Женщины моего дома - страница 5



* * *

Гизат, уставший от неуюта съемных квартир, запаха кабинетов, пружин изодранного дивана в череде дежурных ночей, очень хотел семью. Он мечтал о жене, которая ждала бы его с работы, о детях, о тепле.

После свадьбы Гизат и его супруга Алия задумались о ребенке. Шло время, но беременность не наступала. Алия встречала его дома с покрасневшими от слез глазами, а за поздними ужинами супруги вели тихие разговоры о диагнозах врачей.

В день получения внеочередного звания, майора, Гизат праздновал и другое событие. Жена должна была вот-вот родить.

– Назову сына Майыр![18] – смеялся он.

– А если не сын? – спросил кто-то из коллег.
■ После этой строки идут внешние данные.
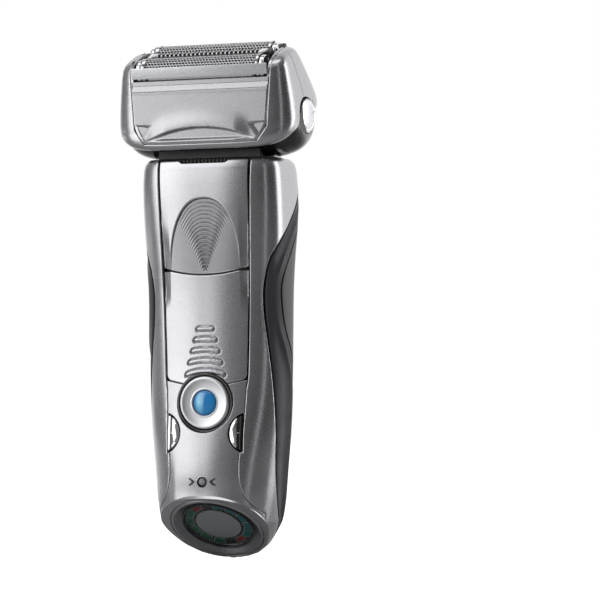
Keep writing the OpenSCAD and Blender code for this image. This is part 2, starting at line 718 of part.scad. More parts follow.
module head_frame() color([0.66, 0.66, 0.68]) on_head() difference() {
    intersection() {
        rotate([90, 0, 0]) linear_extrude(far, center = true) frame_outline();
        across(far) frame_side();
    }
    // seat of the cassette between the arms
    rotate([90, 0, 0]) linear_extrude(far, center = true) polygon([[-bezel_x - 0.4, frame_top + 1],
        [bezel_x + 0.4, frame_top + 1], [bezel_x - 1.2, 2], [bezel_x - 4.6, sill_z], [4.6 - bezel_x,
            sill_z], [1.2 - bezel_x, 2]]);
    // room for the pan
    across(2 * bezel_x + 0.4) intersection() {
        circle(r = belly_r + 1 + clear);
        translate([-20, -20]) square([40, 20 + deck_z + clear]);
    }
    both_sides() across_at(bezel_x - 3, 20) cheek_shape(0.1);
    both_sides() across_at(bezel_x - 3, 20) intersection() {
        circle(r = belly_r + 1.1);
        translate([-20, -20]) square([40, 20]);
    }
}

module release_button() {
    difference() {
        union() {
            head_rod(release_d, cheek_x - 3, cheek_x + 0.9);
            rotate([0, 90, 0]) rotate_extrude($fn = 72) polygon([[0, cheek_x],
                [release_d / 2 - 0.3, cheek_x], [release_d / 2 - 0.3, cheek_x + 1], [release_d / 4,
                    cheek_x + 1.5],
                [0, cheek_x + 1.6]]);
            translate([0, 0, latch_z]) head_rod(2.2, bezel_x + 0.2, cheek_x - 2.9);
        }
    }
}
module release_right() color([0.72, 0.73, 0.75]) on_head() release_button();
module release_left() color([0.72, 0.73, 0.75]) on_head() mirror([1, 0, 0]) release_button();

// ---------- Motor in the head ----------

module motor_core() color([0.40, 0.41, 0.43]) on_head() difference() {
    block([-10, -5, -9.6], [10, 5, -1.4]);
    for (side = [-1, 1]) translate([side * 4.9, 0, 0]) block([-1.7, -6, -7], [1.7, 6, 0]);
}
module motor_coil() color([0.72, 0.38, 0.16]) on_head() difference() {
    block([-6.3, -6.8, -6.8], [6.3, 6.8, -1.8]);
    block([-3.3, -5.1, -8], [3.3, 5.1, 0]);
}
drive_y = foil_pitch / 2;
drive_d = 2.4;
module armature(side) {
    block([-11, min(side, side * 7.6), -0.9], [11, max(side, side * 7.6), 1.4]);
    translate([0, side * drive_y, 1.3]) cylinder(d = drive_d, h = drive_top - 1.3);
}
drive_top = 15.2;
module front_armature() color([0.50, 0.51, 0.54]) on_head() armature(-1);
module rear_armature() color([0.50, 0.51, 0.54]) on_head() armature(1);
module drive_slots(low, high, extra = 0) {
    reach = drive_d / 2 + clear + extra;
    for (side = [-1, 1]) translate([0, side * drive_y, 0])
        block([-stroke - reach, -reach, low], [stroke + reach, reach, high]);
}
module motor_deck() color([0.12, 0.12, 0.13]) on_head() difference() {
    union() {
        block([-well_x - 1, -11.2, deck_z], [well_x + 1, 11.2, deck_z + 1.2]);
        for (side = [-1, 1]) block([-4, side * drive_y - 3, deck_z + 1.1], [4, side * drive_y + 3,
            deck_z + 3]);
    }
    drive_slots(deck_z - 1, deck_z + 5);
}

// ---------- Cassette ----------

plate_top = 16.7;
plate_low = -1.8;
shelf_z = 12.2;
module cassette_outline() {
    edge = [[bezel_x - 0.3, plate_top], [bezel_x - 1.6, 2.6], [bezel_x - 5.2, plate_low]];
    polygon(concat(edge, flip(edge)));
}
module cassette_side(gap, top) {
    polygon([[-plate_at(top) + gap, top], [-plate_at(plate_low) + gap, plate_low],
        [plate_at(plate_low) - gap, plate_low],
        [plate_at(top) - gap, top]]);
}
module cassette_body() color([0.55, 0.55, 0.57]) on_head() difference() {
    intersection() {
        rotate([90, 0, 0]) linear_extrude(far, center = true) cassette_outline();
        across(far) cassette_side(0, plate_top);
    }
    // hollow underneath, open at its ends over the pan
    across(2 * (bezel_x - 2.6)) cassette_hollow(shelf_z - 1);
    across(far) cassette_hollow(deck_z + 0.5);
    // tray for the foil frames
    intersection() {
        across(2 * tray_x) cassette_side(0.65, plate_top + tiny);
        block([-far, -far, shelf_z], [far, far, far]);
    }
    drive_slots(0, far, clear);
    block([-2, -1.2, 0], [2, 1.2, far]);
}
module cassette_hollow(top) {
    low = plate_low - 1;
    polygon([[cassette_wall - plate_at(top), top], [cassette_wall - plate_at(low), low],
        [plate_at(low) - cassette_wall, low], [plate_at(top) - cassette_wall, top]]);
}
tray_x = bezel_x - 1.7;

module cassette_trim(side) scale([1, side, 1]) intersection() {
    across(2 * (bezel_x - 0.5)) polygon([[plate_at(plate_top) + 0.5, plate_top + 0.7],
        [plate_at(plate_top) - 0.15, plate_top + 3.7], [plate_at(plate_top) - 0.75, plate_top + 3.7],
        [plate_at(plate_top) - 0.65, plate_top], [plate_at(plate_top) - 0.05, plate_top]]);
    block([-far, 0, 0], [far, far, far]);
}
module trim_front() color([0.82, 0.83, 0.85]) on_head() cassette_trim(-1);
module trim_rear() color([0.82, 0.83, 0.85]) on_head() cassette_trim(1);

foil_z = 22 - foil_r;
foil_half = bezel_x - 3.5;
skirt_z = shelf_z + float_travel + 0.6;
module arch_profile(r, foot) {
    translate([0, foil_z]) circle(r = r);
    translate([-r, foot]) square([2 * r, foil_z - foot]);
}
module foil(side) translate([0, side * foil_pitch / 2, 0]) across(2 * foil_half) difference() {
    arch_profile(foil_r, skirt_z);
    arch_profile(foil_r - foil_t, skirt_z - 1);
}
module foil_front() color([0.80, 0.82, 0.84]) on_head() foil(-1);
module foil_rear() color([0.80, 0.82, 0.84]) on_head() foil(1);

// End posts and lower bars that stretch a foil
post_w = 1.5;
module foil_frame(side) translate([0, side * foil_pitch / 2, 0]) {
    both_sides() across_at(foil_half, post_w) union() {
        translate([0, foil_z - 0.6]) circle(r = foil_r - 0.3);
        translate([0.3 - foil_r, skirt_z - 0.3]) square([2 * foil_r - 0.6, foil_z - skirt_z]);
    }
    for (y = [-1, 1]) translate([0, y * (foil_r + 0.2), 0])
        block([-foil_half - post_w, -0.2, skirt_z - 0.3], [foil_half + post_w, 0.2, skirt_z + 1.2]);
}
module foil_frame_front() color([0.70, 0.71, 0.74]) on_head() foil_frame(-1);
module foil_frame_rear() color([0.70, 0.71, 0.74]) on_head() foil_frame(1);

blade_r = foil_r - foil_t - 0.3;
blade_pitch = (2 * foil_half - 2 * stroke - 2.4) / (blade_count - 1);
carrier_low = skirt_z + 0.2;
module cutter(side) translate([0, side * foil_pitch / 2, 0]) difference() {
    union() {
        for (i = [0 : blade_count - 1]) translate([(i - (blade_count - 1) / 2) * blade_pitch, 0, 0])
            across(blade_t) difference() {
                arch_profile(blade_r, carrier_low + 1);
                translate([0, foil_z + 0.4]) circle(r = blade_r - 1.2);
            }
        block([-foil_half + stroke + 0.6, -blade_r + 0.2, carrier_low],
            [foil_half - stroke - 0.6, blade_r - 0.2, carrier_low + 2.2]);
    }
    translate([0, 0, carrier_low - 1]) cylinder(d = drive_d + 2 * slip,
        h = drive_top + float_travel + 0.3 - carrier_low + 1);
}
module cutter_front() color([0.62, 0.63, 0.66]) on_head() cutter(-1);
module cutter_rear() color([0.62, 0.63, 0.66]) on_head() cutter(1);

guard_y = 1.7;
guard_top = 21.3;
guard_slots = 25;
module middle_guard() color([0.74, 0.75, 0.78]) on_head() difference() {
    union() {
        across(2 * foil_half) difference() {
            guard_profile(0);
            guard_profile(0.5);
        }
        both_sides() across_at(foil_half, post_w) guard_profile(-0.2);
    }
    pitch = (2 * foil_half - 3) / guard_slots;
    for (i = [0 : guard_slots - 1]) translate([(i - (guard_slots - 1) / 2) * pitch, 0, 0])
        block([-pitch * 0.25, -far, guard_top - 2.2], [pitch * 0.25, far, far]);
}
module guard_profile(inset) {
    polygon([[inset - guard_y, skirt_z - (inset > 0 ? 1 : 0)], [inset - guard_y, guard_top - 0.8],
        [inset - guard_y + 0.8, guard_top - inset], [guard_y - 0.8 - inset, guard_top - inset],
        [guard_y - inset, guard_top - 0.8], [guard_y - inset, skirt_z - (inset > 0 ? 1 : 0)]]);
}
module middle_cutter() color([0.62, 0.63, 0.66]) on_head() {
    pitch = (2 * foil_half - 3) / guard_slots;
    rotate([90, 0, 0]) linear_extrude(1.2, center = true) union() {
        translate([-foil_half + stroke + 1, skirt_z]) square([2 * (foil_half - stroke - 1),
            guard_top - 3 - skirt_z]);
        for (i = [1 : guard_slots - 2]) translate([(i - (guard_slots - 1) / 2) * pitch,
            guard_top - 3 - tiny])
            translate([-0.22 * pitch, 0]) square([0.44 * pitch, 2.1]);
    }
}

// ---------- The part, or one of its pieces ----------

front_shell();
back_shell();
grip_left();
grip_right();
control_panel();
power_button();
power_lens();
minus_key();
plus_key();
reset_button();
display_bezel();
display_window();
display_panel();
display_disc();
charge_segments();
clean_segments();
service_segments();
trimmer_cover();
trimmer_carrier();
trimmer_slide();
trimmer_comb();
trimmer_cutter();
trimmer_pin();
chassis();
battery();
circuit_board();
power_socket();
socket_pins();
station_contacts();
neck_screws();
head_lock();
neck();
swivel_posts();
swivel_pins();
head_pan();
head_frame();
motor_deck();
motor_core();
motor_coil();
front_armature();
rear_armature();
release_left();
release_right();
cassette_body();
trim_front();
trim_rear();
foil_frame_front();
foil_frame_rear();
foil_front();
foil_rear();
cutter_front();
cutter_rear();
middle_guard();
middle_cutter();
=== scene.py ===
"""Foil shaver: fine shapes and finishes, built round the packed frame.

Lengths in the property groups are metres. The shape functions below work in millimetres.
"""

import functools
import math

import bmesh
import bpy
import numpy as np
from mathutils import Matrix, Vector


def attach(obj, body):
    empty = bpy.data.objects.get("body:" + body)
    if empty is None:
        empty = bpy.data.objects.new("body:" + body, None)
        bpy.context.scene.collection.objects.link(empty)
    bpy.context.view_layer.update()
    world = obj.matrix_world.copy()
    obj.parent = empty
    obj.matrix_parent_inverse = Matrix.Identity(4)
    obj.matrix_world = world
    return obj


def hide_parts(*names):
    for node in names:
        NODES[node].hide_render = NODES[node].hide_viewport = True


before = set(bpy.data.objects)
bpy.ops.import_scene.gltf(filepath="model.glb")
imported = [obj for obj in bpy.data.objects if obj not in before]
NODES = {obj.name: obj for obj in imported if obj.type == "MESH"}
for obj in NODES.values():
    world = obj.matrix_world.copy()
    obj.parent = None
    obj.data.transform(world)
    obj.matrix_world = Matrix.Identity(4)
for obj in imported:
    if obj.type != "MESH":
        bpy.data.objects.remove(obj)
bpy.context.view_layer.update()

bl_info = {
    "name": "Foil Shaver",
    "version": (1, 0, 0),
    "blender": (4, 5, 0),
    "location": "View3D > Sidebar > Shaver",
    "description": "Builds a hand-held foil shaver round its packed frame",
    "category": "Add Mesh",
}


def length(name, description, default, low=0.0001, high=0.5):
    return bpy.props.FloatProperty(
        name=name, description=description, default=default, min=low, max=high, precision=5,
        unit="LENGTH")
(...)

– Будет сын. Нужен сын. Чтобы, если умру, род на мне не закончился, – ответил мужчина и выпил до дна «Матумбу» со звездой.

В ту ночь ему позвонили из роддома и сообщили, что роды были тяжелыми. Лишь тогда он испугался: не только за жизнь ребенка, но и за жизнь жены. Мужчина тотчас сел в такси и поехал в роддом, умоляя Аллаха простить его за гордыню: «О Аллах, мне не нужен сын, мне нужны здоровые жена и ребенок», – шептал он без остановки как молитву.

Гизат зашел в палату реанимации, воспользовавшись служебным положением, и никак не мог отдышаться: перед глазами мелькали светлячки. В холодном больничном свете он наконец разглядел супругу. Укрытая несколькими одеялами, Алия лежала на кровати и смотрела в потолок. Увидев Гизата, она затряслась в тихих рыданиях. Муж погладил ее по голове и прошептал со всей искренностью: «Красавчик», вложив в это слово и «молодец», и «люблю», и «спасибо», и «какая ты сильная».

Алия заплакала еще сильнее: «Какой я красавчик, я не смогла родить».

В мгновение ока сердце ухнуло в пропасть. Гизат обернулся на медсестру, стоявшую недалеко от двери. Девушка покачала головой, отвечая на незаданный вопрос, и сказала, что сейчас принесет младенца.

Не прошло и нескольких минут, как она вернулась в палату, толкая перед собой детскую каталку.

В этот момент он впервые и услышал покряхтывание новорожденной.

Гизат подошел к боксу и долго смотрел на синеватое, отекшее личико дочери. Медсестра предложила взять девочку на руки, но он отказался: настолько крошечной она казалась. Девушка улыбнулась – ей было привычно видеть такой страх, – взяла в руки спящего ребенка и передала со словами: «Из-за кесарева девочку не приложили к матери, поэтому обнимите вы, это нужно, чтобы она чувствовала себя в безопасности».

«Чувствовала себя в безопасности», – эхом звучало в голове Гизата, пока он прижимал младенца к себе. «Должен обеспечить безопасность. Я не имею права на смерть. Теперь в этом мире есть девочка, которую нужно защищать».

Ощущение счастья пришло намного позже.

Наверное, когда он увидел бегущую к нему Мариям в желтых гольфиках.

Или когда она ждала его с работы с книжкой в руках и, не поддаваясь на уговоры матери, не ложилась спать без папиного чтения на ночь.

Или когда залезала к отцу на коленки и, нетерпеливо ерзая, рассматривала картинки в детской энциклопедии, пока родители пили чай.

А вот Гизат стоит в дверях, ожидая дочь, пока та соберется в школу. Ей уже шестнадцать лет. Высокая, красивая, в короткой красной юбке. «Почему в школу пускают в таком виде?» – думается ему, но он деликатно молчит. Он стесняется повзрослевшей Марияш, недовольно смотрит на жену. Дочь перехватывает взгляды родителей, тяжело опускает ногу, на которой застегивала босоножку и, шумно вздохнув, выходит из квартиры, будто бы случайно толкнув портфелем того, кто стоит в прихожей. То есть отца, прокурора города.